The first part I agree with. The last sentence is entirely up for debate at another place and time :slight_smile:

I’d modify the above statement to something more like “I wouldn’t try a new/unusual drivetrain type (octanum, mecanums, swerve, WCD) unless you’d iterated it before the build season.” The drivetrain is very important to have high reliability - and quite honestly - omni-directional ability is more often wasted or used less efficiently than it is used excellently. So, unless you’re making the drivetrain 70% of your focus and will have a first iteration done Week 3 so you can test it and re-iterate it during the build season, don’t use this octanum for next year’s game. (and, as a side-note, I can almost guarantee now that the game won’t be one for which the drivetrain should consume 70% of your effort… I don’t think there ever has been such a game).

Regardless, I want to make some comments directly on your design…

I’ve never built an octanum, but I have to say they are one of the coolest drivetrains out there. They’re heavy, but they’re a very cool drive style that really brings the best of omnis and traction wheels together. I would think that they have an advantage of having less devestating failure modes than a swerve… basically, they would be more likely to only limit your capability in a match rather than leave you dead-in-the-water.

Your module is very slick-looking, but I am concerned about it’s ability to parallelogram/rack… (i.e. the plates remain parallel to each other, but translate with respect to each other). Adding some standoffs that hold it together is the easiest way to help this.

I’m not familiar with mecanum gear ratios, but designing for a free surface speed of 15fps is probably good… I know mecanums have a surface speed loss due to the competing velocity vectors that are derived from their geometry. Your effective speed would probably be around 10-11fps after efficiency losses and “mecanum losses,” which I’m guessing is a good speed for mecanums, but others should chime in on that…

I’d recommend using less of a reduction from your mecanum to your traction wheel… I’d probably gear for 6-7 fps on your traction wheel so you have a bit more speed but should still be traction-limited. If you want to know more about gearing drivetrains to be traction-limited, optimize distances traveled, etc. there are many great threads already around…

I don’t know how your piston will mount to actuate, but if you’re putting it somewhere in the middle (which seems likely to help minimize bending forces) it looks like it’d be interfering with the mecanum.

Looks good, but I would strongly recommend using something simpler this next year!

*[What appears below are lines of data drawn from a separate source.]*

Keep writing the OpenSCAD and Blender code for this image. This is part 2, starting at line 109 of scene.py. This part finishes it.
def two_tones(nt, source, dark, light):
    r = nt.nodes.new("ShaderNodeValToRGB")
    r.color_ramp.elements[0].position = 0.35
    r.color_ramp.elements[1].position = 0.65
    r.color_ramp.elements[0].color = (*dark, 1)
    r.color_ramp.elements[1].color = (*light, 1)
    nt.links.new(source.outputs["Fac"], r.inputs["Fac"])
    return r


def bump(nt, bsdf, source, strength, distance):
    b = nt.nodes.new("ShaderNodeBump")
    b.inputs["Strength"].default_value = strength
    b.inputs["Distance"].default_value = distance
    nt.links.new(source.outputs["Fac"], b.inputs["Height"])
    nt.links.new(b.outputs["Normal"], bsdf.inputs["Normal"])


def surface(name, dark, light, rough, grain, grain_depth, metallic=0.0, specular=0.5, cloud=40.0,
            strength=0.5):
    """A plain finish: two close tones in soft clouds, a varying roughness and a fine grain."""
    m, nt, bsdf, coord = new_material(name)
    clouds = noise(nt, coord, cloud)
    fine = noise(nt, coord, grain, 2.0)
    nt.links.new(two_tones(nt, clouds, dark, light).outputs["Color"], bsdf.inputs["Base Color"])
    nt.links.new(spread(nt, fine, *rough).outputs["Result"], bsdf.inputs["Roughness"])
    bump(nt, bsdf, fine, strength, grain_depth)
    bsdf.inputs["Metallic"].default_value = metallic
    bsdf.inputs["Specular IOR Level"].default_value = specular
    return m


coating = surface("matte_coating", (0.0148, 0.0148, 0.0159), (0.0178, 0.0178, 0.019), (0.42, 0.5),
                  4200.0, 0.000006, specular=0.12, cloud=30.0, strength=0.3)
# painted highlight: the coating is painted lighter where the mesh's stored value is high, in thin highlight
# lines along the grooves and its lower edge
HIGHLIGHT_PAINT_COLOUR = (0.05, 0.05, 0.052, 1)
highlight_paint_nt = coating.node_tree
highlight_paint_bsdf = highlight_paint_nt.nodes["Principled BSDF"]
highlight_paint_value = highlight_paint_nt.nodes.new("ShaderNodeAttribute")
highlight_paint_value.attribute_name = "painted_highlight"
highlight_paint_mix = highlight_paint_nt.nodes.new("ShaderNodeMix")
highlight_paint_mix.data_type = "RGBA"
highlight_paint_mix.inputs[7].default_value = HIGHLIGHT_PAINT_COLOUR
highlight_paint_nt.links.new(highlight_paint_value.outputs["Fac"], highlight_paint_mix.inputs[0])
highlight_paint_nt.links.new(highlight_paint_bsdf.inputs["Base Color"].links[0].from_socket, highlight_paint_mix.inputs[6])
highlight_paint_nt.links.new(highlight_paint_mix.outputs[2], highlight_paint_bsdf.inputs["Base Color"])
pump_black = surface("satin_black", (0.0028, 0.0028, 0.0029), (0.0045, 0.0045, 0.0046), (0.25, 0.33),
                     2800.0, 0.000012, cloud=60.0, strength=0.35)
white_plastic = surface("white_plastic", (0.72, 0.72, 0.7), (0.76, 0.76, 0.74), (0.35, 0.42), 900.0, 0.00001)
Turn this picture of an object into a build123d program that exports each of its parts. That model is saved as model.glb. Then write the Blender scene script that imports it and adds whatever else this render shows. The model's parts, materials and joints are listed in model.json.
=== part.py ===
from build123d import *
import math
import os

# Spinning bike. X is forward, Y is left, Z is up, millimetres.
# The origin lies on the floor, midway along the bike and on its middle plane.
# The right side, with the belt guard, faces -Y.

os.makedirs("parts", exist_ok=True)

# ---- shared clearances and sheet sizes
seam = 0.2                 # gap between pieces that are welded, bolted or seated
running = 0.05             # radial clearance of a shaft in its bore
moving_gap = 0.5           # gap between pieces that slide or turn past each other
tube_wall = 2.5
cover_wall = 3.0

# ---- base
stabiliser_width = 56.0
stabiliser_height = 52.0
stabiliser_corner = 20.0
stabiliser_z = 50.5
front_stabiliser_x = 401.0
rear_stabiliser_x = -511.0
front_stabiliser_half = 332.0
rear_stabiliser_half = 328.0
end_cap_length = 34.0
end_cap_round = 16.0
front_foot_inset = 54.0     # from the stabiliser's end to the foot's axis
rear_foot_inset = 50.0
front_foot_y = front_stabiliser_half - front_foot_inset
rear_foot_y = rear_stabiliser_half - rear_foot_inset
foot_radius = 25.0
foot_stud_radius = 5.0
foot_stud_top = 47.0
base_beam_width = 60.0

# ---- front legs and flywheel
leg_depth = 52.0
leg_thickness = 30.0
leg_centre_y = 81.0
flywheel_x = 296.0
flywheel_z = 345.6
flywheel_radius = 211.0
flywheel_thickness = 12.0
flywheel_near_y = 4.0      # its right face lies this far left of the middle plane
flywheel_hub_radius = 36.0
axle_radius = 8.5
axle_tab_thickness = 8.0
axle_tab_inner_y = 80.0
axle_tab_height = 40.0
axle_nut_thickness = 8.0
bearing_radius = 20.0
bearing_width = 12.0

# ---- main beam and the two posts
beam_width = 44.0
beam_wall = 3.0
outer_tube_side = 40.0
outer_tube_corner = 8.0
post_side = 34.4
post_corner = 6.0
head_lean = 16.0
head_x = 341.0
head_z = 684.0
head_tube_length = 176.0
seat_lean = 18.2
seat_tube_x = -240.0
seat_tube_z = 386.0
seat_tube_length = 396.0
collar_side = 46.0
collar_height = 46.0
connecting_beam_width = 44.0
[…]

It’s always hard to not go with the flashier system, but in both short- and long-term sticking to a more reliable drivetrain next season that gives you 80-95% of the performance is the right choice*.

I would actually say that unless you have a very highly practiced drive team with your omni-directional system, the tank drive will give you better on-field performance.

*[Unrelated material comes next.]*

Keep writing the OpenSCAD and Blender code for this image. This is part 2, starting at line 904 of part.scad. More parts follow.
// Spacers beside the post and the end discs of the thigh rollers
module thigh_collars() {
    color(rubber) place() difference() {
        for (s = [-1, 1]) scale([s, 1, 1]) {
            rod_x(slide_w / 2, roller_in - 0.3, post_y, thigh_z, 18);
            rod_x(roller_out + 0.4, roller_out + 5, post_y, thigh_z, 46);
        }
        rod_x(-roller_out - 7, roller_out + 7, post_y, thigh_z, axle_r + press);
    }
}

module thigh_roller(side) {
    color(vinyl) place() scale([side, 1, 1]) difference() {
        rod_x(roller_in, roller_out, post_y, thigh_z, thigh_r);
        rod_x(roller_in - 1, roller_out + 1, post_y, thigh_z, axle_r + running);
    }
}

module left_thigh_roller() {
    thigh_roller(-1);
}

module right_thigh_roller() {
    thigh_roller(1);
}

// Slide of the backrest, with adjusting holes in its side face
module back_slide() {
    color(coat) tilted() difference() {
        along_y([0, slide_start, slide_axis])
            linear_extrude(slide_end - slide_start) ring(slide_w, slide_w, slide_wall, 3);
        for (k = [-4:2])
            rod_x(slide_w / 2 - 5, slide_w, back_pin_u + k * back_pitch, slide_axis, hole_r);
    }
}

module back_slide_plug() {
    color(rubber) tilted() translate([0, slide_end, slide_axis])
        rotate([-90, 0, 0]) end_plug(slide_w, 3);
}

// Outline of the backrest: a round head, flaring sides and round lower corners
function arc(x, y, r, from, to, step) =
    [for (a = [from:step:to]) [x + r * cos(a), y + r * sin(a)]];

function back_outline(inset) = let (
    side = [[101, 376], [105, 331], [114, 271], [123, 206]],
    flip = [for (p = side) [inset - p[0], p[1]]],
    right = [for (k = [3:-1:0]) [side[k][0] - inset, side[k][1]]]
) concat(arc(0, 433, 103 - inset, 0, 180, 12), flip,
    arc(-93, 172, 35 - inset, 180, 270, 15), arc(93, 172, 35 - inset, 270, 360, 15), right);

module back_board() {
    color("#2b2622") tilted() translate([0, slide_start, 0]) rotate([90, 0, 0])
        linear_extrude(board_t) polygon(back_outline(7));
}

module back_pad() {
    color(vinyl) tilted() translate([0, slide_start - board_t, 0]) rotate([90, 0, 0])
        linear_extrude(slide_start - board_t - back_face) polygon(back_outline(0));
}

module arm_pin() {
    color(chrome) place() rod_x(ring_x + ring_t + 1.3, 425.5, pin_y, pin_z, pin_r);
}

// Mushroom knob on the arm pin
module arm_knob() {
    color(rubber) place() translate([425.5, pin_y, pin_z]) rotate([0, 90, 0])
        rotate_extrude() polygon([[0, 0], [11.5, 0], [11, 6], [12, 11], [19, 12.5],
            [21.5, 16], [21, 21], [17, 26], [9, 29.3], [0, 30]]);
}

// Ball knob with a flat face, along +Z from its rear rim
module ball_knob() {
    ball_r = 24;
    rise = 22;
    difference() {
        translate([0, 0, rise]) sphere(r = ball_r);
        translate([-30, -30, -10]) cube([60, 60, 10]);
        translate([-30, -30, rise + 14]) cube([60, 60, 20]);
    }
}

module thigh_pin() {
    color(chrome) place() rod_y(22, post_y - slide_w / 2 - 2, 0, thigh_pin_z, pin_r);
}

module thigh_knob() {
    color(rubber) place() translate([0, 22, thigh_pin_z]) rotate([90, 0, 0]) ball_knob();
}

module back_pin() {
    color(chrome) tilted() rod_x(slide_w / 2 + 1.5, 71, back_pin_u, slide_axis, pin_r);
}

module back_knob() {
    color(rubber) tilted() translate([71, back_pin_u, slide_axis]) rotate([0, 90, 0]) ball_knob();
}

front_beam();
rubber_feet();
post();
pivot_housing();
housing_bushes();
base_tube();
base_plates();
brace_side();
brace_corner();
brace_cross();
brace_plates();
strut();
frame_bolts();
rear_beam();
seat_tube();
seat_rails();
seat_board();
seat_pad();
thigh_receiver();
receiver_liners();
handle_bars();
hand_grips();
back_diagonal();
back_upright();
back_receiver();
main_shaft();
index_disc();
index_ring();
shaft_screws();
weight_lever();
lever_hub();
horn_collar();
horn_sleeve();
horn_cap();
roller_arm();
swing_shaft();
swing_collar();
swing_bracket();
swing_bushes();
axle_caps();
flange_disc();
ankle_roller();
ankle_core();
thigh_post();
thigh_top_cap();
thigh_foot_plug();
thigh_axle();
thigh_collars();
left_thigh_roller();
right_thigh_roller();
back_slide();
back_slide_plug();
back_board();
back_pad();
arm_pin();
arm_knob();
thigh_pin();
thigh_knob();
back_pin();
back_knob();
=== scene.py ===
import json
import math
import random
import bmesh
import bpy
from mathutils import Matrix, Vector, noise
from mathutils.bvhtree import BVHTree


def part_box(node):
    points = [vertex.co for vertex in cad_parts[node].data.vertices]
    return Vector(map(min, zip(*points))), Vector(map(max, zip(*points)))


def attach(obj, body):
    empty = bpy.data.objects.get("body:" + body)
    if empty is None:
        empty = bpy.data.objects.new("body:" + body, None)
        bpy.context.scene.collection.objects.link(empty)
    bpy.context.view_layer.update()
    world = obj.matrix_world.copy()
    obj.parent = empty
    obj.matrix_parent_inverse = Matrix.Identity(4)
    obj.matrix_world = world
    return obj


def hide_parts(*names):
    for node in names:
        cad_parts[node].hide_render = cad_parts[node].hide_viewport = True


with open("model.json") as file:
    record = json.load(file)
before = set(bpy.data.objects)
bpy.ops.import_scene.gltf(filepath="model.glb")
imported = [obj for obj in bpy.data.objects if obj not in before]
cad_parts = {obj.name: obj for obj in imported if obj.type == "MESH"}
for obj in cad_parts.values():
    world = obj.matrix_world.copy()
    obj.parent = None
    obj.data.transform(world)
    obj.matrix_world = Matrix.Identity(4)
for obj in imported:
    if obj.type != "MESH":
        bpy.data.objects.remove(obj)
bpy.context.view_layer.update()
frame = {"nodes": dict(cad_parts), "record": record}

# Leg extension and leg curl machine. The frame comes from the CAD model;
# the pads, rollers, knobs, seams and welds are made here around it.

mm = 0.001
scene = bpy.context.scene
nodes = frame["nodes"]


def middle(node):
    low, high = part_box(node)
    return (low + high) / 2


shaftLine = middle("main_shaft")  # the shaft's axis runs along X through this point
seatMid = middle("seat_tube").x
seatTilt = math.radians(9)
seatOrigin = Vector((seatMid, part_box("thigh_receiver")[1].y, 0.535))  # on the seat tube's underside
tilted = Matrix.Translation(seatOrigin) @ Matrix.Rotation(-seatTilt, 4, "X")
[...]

2008, I’d argue that any team that just focused on the drivetrain could have been quite successful. See 148 and the “Roadrunner” configurable robot.

And yes, even if it meant a non standard drivetrain. Roadrunner was Ackerman steering, and Tumbleweed was swerve.

Funny you should mention that… :slight_smile: 1519 also built a successful lap-bot, Speed Racer… pretty much 100% drivetrain! It weighed about 40 pounds, was powered by two CIMs, had ackermann steering and could do 8 or 9 lines in auto. It would’ve been successful if our team had the foresight to use it instead of our hurdling robot (which also did pretty well)… regardless it had a successful off-season.

I’ll dig up some video and links of it…

At any rate, I do agree that 2008 was a game in which some successful robot strategies would be more than 70% drivetrain.

Couple things I can think of while looking at the design. Our team has done a jump drive/octo drive the past 2 years. Last year was all 4 corners had traction that actuated. And in 2012 we had a mechanum system with a 3rd set of wheels in the center with traction to actuate up and down for the bridge.

-We have found that the mech should be the natural position, then actuate the traction down from. In a sense the mech. is static and then the traction moves up and down.

  • We used the same axel that the mech. rotated on to also rotate our traction wheel around.

-In between the two side plates I would recommend some kind of bracing or reinforcement. In a side collision I could see this flexing quite a bit.

-Be very careful with your Vex mech. wheels. For ultimate ascent they were fine through 3 rigorous events but they didn’t last too long after that. Spares are a must.

-Our team prefers hex shaft over keyed. This is for 2 reasons, cant loose a hex as opposed to the key stock in the shaft. And hex has better engagement and less slop from what we have experienced. Downside to hex is the bearings can be touchy on tolerances, quality, and availability

But like all things in FIRST, there is no right way to do one thing and you can always improve on your design. So far you have a solid base it seems, and with some tweaking you should have a real nice system. I will try to snag some pictures of the systems if I have a chance to give you a better idea.

Hi jbsmithtx,

We’re working on a similar design using VEX 4" Mecanums. We built a prototype to test performance of wheels, motor controller, and gearmotor/encoder combination. We used the Matrix system for cost and availability reasons; the Matrix gearmotor has the encoder built in and the Matrix controller handles up to 4 motors. We really like the VEX Mecanum wheels; they roll smoothly and the price is very reasonable.

Our competition design is currently:

For the testing prototype we built:

We want to fold the motor tighter to the side using a miter gearbox; at least on the front. This will provide more room for the collection mechanism.

Things we like about the prototype:

  • Motor controller built in PID speed control worked well (RobotC code)
  • Teleop control is very nice for omni-directional control
  • Speed vs. power is good (quantitative date to come)
  • Fabrication was fairly straight forward (see cons)
  • Square shaft for wheel eliminates hub

Cons:

  • Couldn’t get encoder position control to work with the built in Matrix RobotC code
  • Square shaft VEX to 4mm motor shaft coupling was tricky. We had to learn how to broach a square hole and weld 2 pieces of the coupler together.

Can you provide some more detail on why you found this to be the better configuration?